It is that time of the year again. We are all tired. You can see it in the productivity. You can see it in the attitudes. It's been a busy year for most of us, coming out of the old normal and making sense of the new normal.
Lucia Mabasa
Lucia Mabasa

But it isn’t over yet. In fact some of the toughest times lie ahead in the next couple of weeks because for those companies that run their financial years from January to December, we are entering budget season for next year; wage negotiations and probably a demand for full bonuses if you pay them in December as some companies do.
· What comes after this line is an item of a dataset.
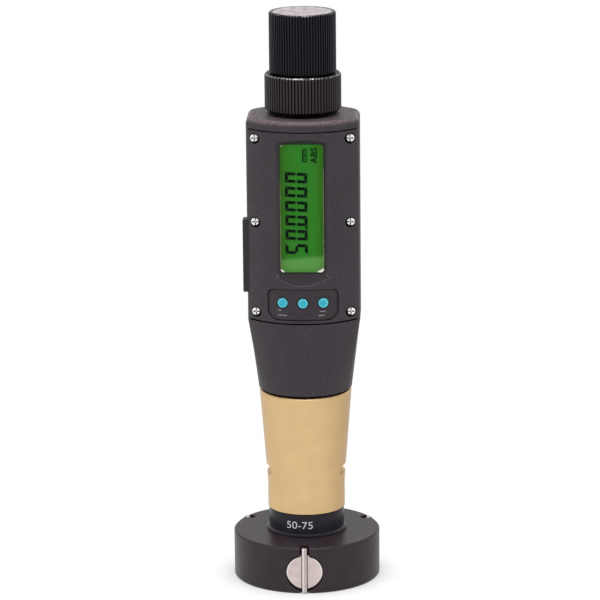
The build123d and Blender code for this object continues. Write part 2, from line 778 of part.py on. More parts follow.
# Press buttons, each with a flange behind the cover and a stem to its switch
stem_end = board_front + key_switch_height + button_travel + running_gap
for name, place in (("left", -1), ("middle", 0), ("right", 1)):
    with BuildPart() as button:
        x = place * button_spacing
        face = front_depth(x, button_panel_depth) + button_proud
        flange_front = button_back - running_gap
        rod((x, -flange_front, button_height), (0, -1, 0), button_radius, face - flange_front)
        fillet(button.faces().sort_by(Axis.Y)[0].edges(), button_edge)
        flange_back = (x, -flange_front + flange_thickness, button_height)
        rod(flange_back, (0, -1, 0), flange_of_button, flange_thickness)
        rod((x, -stem_end, button_height), (0, -1, 0), button_stem_radius, flange_front - stem_end)
    button.part.label = f"button_{name}"
    export_step(button.part, f"parts/button_{name}.step")

# Battery tray with its coin cell, drawn out to the left
cell_x = -tray_bar_inner + tray_rail + cell_radius
with BuildPart() as battery_tray:
    block(
        (-tray_bar_inner, cell_x + cell_radius + tray_rail),
        (-tray_front, -tray_back),
        (tray_middle - tray_half, tray_middle + tray_half),
    )
    fillet(battery_tray.edges().filter_by(Axis.Y).group_by(Axis.X)[-1], tray_rail)
    block(
        (-tray_bar_outer, -tray_bar_inner),
        (-tray_front, -tray_back),
        (tray_middle - tray_bar_height / 2, tray_middle + tray_bar_height / 2),
    )
    fillet(battery_tray.edges().group_by(Axis.X)[0], tray_bar_round)
    cell_seat = (cell_x, -tray_back - tray_floor, tray_middle)
    rod(cell_seat, (0, -1, 0), cell_radius + part_gap, tray_thickness, Mode.SUBTRACT)
battery_tray.part.label = "battery_tray"
export_step(battery_tray.part, "parts/battery_tray.step")

with BuildPart() as coin_cell:
    rod(cell_seat, (0, -1, 0), cell_radius, cell_thickness)
    fillet(coin_cell.edges().filter_by(GeomType.CIRCLE).group_by(Axis.Y)[-1], cell_round)
coin_cell.part.label = "coin_cell"
export_step(coin_cell.part, "parts/coin_cell.step")

with BuildPart() as battery_contacts:
    for row in (-1, 1):
        pad_start = (-cell_radius / 2, -cover_plane, tray_middle + row * contact_pad_spacing / 2)
        pad_length = cover_plane - tray_front - 2 * running_gap
        rod(pad_start, (0, 1, 0), contact_pad_radius, pad_length)
battery_contacts.part.label = "battery_contacts"
export_step(battery_contacts.part, "parts/battery_contacts.step")

# Bearing of the thimble, pressed into the top of the housing
with BuildPart() as thimble_bearing:
    turn(
        [
            (hub_bore_radius, bearing_foot),
            (bearing_radius, bearing_foot),
            (bearing_radius, housing_top),
            (hub_bore_radius, housing_top),
        ]
    )
thimble_bearing.part.label = "thimble_bearing"
export_step(thimble_bearing.part, "parts/thimble_bearing.step")

# Encoder: a fixed reading plate above the coded disc on the drive screw
with BuildPart() as encoder_stator:
    turn(
        [
            (stator_bore_radius, stator_foot),
            (chamber_radius - fit_gap, stator_foot),
            (chamber_radius - fit_gap, stator_foot + disc_thickness),
            (stator_bore_radius, stator_foot + disc_thickness),
        ]
    )
encoder_stator.part.label = "encoder_stator"
export_step(encoder_stator.part, "parts/encoder_stator.step")

with BuildPart() as encoder_disc:
    turn(
        [
            (spindle_radius + fit_gap, rotor_foot),
            (disc_radius, rotor_foot),
            (disc_radius, rotor_foot + disc_thickness),
            (spindle_radius + fit_gap, rotor_foot + disc_thickness),
        ]
    )
encoder_disc.part.label = "encoder_disc"
export_step(encoder_disc.part, "parts/encoder_disc.step")

# Thimble ring with its straight knurl, on a hub that runs in the bearing
hub_foot = bearing_foot - running_gap
with BuildPart() as thimble_ring:
    extrude(ribbed(ring_radius, ring_ribs, ring_foot), amount=ring_height)
    bevel_end(ring_radius, ring_foot, ring_foot_edge, 1)
    bevel_end(ring_radius, ring_top, ring_edge, -1)
    turn(
        [
            (0, thimble_nut_foot),
            (thread_radius, thimble_nut_foot),
            (thread_radius, hub_foot),
            (hub_bore_radius - running_gap, hub_foot),
            (hub_bore_radius - running_gap, ring_foot),
            (0, ring_foot),
        ]
    )
    drive_bore = ring_top - thimble_nut_foot
    rod((0, 0, thimble_nut_foot), (0, 0, 1), drive_radius + fit_gap, drive_bore, Mode.SUBTRACT)
thimble_ring.part.label = "thimble_ring"
export_step(thimble_ring.part, "parts/thimble_ring.step")

with BuildPart() as thimble_nut:
    turn(
        [
            (thread_radius + fit_gap, thimble_nut_foot),
            (thimble_nut_radius, thimble_nut_foot),
            (thimble_nut_radius, hub_foot),
            (thread_radius + fit_gap, hub_foot),
        ]
    )
thimble_nut.part.label = "thimble_nut"
export_step(thimble_nut.part, "parts/thimble_nut.step")

# Drive screw: it turns with the thimble and feeds the spindle, its stud carries the knob
web_foot = knob_foot + knob_web_place
web_top = web_foot + knob_web
stud_top = web_top + part_gap
knob_screw_foot = web_foot - knob_web / 2
with BuildPart() as drive_screw:
    turn(
        [
            (0, drive_foot),
            (spindle_radius, drive_foot),
            (spindle_radius, thimble_nut_foot),
            (drive_radius, thimble_nut_foot),
            (drive_radius, ring_top),
            (knob_stud_radius, ring_top),
            (knob_stud_radius, stud_top),
            (knob_screw_shank + fit_gap, stud_top),
            (knob_screw_shank + fit_gap, knob_screw_foot - part_gap),
            (0, knob_screw_foot - part_gap),
        ]
    )
drive_screw.part.label = "drive_screw"
export_step(drive_screw.part, "parts/drive_screw.step")

# Ratchet: a toothed wheel on the thimble and a toothed plate in the knob
wheel_top = ring_top + ratchet_thickness
plate_foot = wheel_top + part_gap
plate_top = plate_foot + ratchet_thickness


def ratchet_notches(level, up):
    """V notches across a ring face, which leave the radial teeth of the ratchet."""
    pitch = 2 * math.pi * ratchet_radius / ratchet_teeth
    for tooth in range(ratchet_teeth):
        outward = Vector(1, 0, 0).rotate(Axis.Z, math.degrees(math.tau) * tooth / ratchet_teeth)
        notch_start = outward * (knob_cavity_radius + part_gap) + Vector(0, 0, level)
        with BuildSketch(Plane(notch_start, x_dir=(0, 0, up), z_dir=-outward)) as notch:
            with BuildLine():
                Polyline((-tooth_depth, 0), (tooth_depth, pitch / 2), (tooth_depth, -tooth_land), close=True)
            make_face()
        extrude(notch.sketch, amount=knob_cavity_radius, mode=Mode.SUBTRACT)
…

The problem is that most of us have got short memories. We are not very good at arguing either. We forget that for two years, many companies hovered on the breadline between collapsing and continuing. There is still a debt on the balance sheet that has to be repaid for many of them, literally as well as figuratively.

We ignore too that if we rely on the current state of the failing economy to press home our demands for increases and 100% bonuses, then we can’t have the same excuse when the economy does recover – in fact, we should be prepared to accept zero increases in that case.

That will never happen, because as South Africans we are not constructed to even contemplate that, but we need to start moving forward. It’s not the new normal, it’s actually the old normal: if there is no company, there is no salary. That should not be an excuse for exploiting workers, but it should be the foundations for any negotiation.

C-suite executives and senior managers should be able to take their staff into their confidence to speak about the performance of the company, what it needs and how all staff should be rewarded if those milestones are achieved in the financial year. The fact that we often end up with protracted deadlocked negotiations between unions and management and sometimes the spill over damage of destruction to property and physical violence is as much a testimony to the leadership of that company as it is to the prevailing level of discomfort in this country.

Sometimes, though, the fault lies at the very top of the corporate chain. I have come across aspirant C-suite candidates basing their own remuneration requirements on their personal needs, not what the company can afford, or what the sector is actually paying. If they are vying for the top job, they need to have a sense of their own self-worth based on the same kind of science and skill that they were going to bring to their jobs if they get appointed.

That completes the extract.